What does LTD stand for?

Private Limited Company

2

What does PLC stand for?

Public Limited Company

3

Who owns limited companies?

The shareholders.

4

Who controls limited companies?

The board of directors.

5

Who manages limited companies?

The appointed managers.

6

How is finance raised in limited companies?

Finance is raised by selling shares and borrowing from banks.

7

Who does the profit go to in limited companies?

The profit goes to the shareholders in the form of dividends.

8

What does dividends mean?

Dividends is the shareholders share of profits earned by an organisation.

9

What are the people who invest money in a company by buying shares called?

Shareholders.

10

What documents must a LTD and a PLC produce to set up?

- Memorandum of Association
- Articles of Association

11

What must the documents be registered with?
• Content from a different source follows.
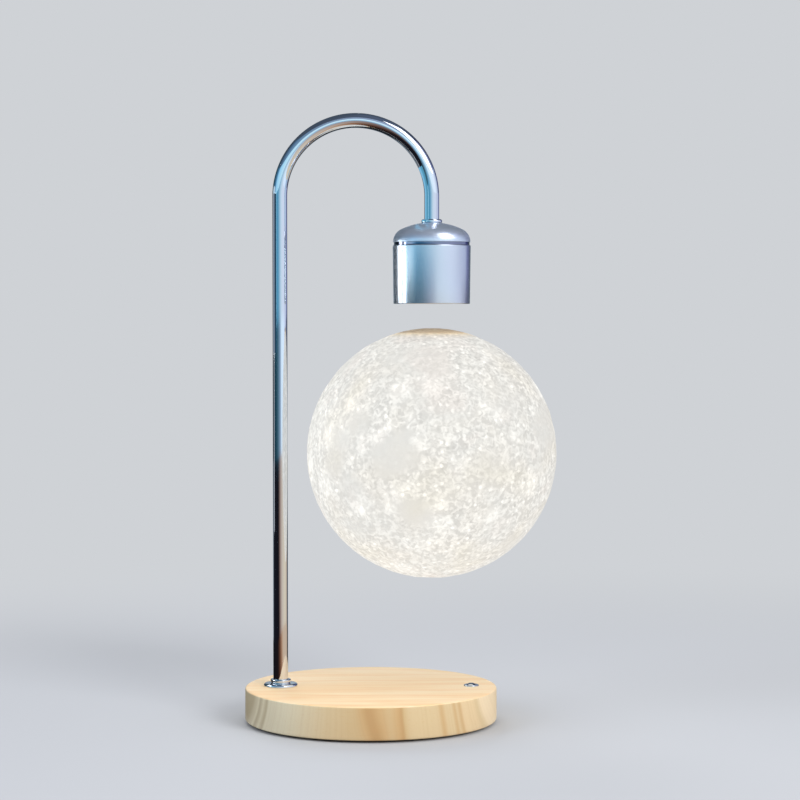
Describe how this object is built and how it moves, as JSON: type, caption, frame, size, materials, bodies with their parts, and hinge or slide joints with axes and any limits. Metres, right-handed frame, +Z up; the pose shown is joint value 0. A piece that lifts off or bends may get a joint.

The documents must be registered with Registrar of Companies who grants a Certificate of Incorporation, allowing the company to conduct business.

12

What is a Memorandum of Association?

A document setting out the relationship between an organisation and the outside world. For example, the name of the company, where its address is etc.

13

What is an Article of Association?

A document setting out the details of the internal relationships that exist within the company. For example, when company meetings will be held, how directors will be chosen etc.

14

What must companies do every year?

- Produce a report and a set of account for the shareholders. (The annual reports and accounts must include a balance sheet, profit and loss account, a cash flow statement and a director's report).
- Hold an Annual General Meeting (AGM) where shareholders are informed about the company's performance during the previous financial year.

15

What are the advantages of a LTD?

- Shareholders have limited liability.
- Specialist managers can be employed.
- Money can be raised from selling shares to family and friends.
- It is easier to expand the business.
- There is no minimum investment needed before the company can start trading.

16

What are the disadvantages of a LTD?

- They cannot sell shares on the stock market.
- Annual reports have to be produced by law.
- Expensive administrative work is required to set up a company.
- They can only sell shares to family and friends.
- Transfer of shares must be agreed by the directors.

17

What are the advantages of a PLC?

- Shareholders have limited liability.
- Shares can be sold to the general public through the stock exchange.
- It benefits from economies of scale.
- Specialist managers can be employed.
- It is easier to expand the company.
- It is easy to raise finance from banks.
- There is no restriction on the transfer of shares.

18

What are the disadvantages of a PLC?

- Expensive administrative work is required to set up a company.
- Annual reports have to be produced and published by law and this is an expensive process.
- Conflict of interest can arise between managers and owners.
- Dis economies of scale because of size.
- Decision making process can be slow.
- The minimum initial shares capital of £50,000 is needed before the company can start trading.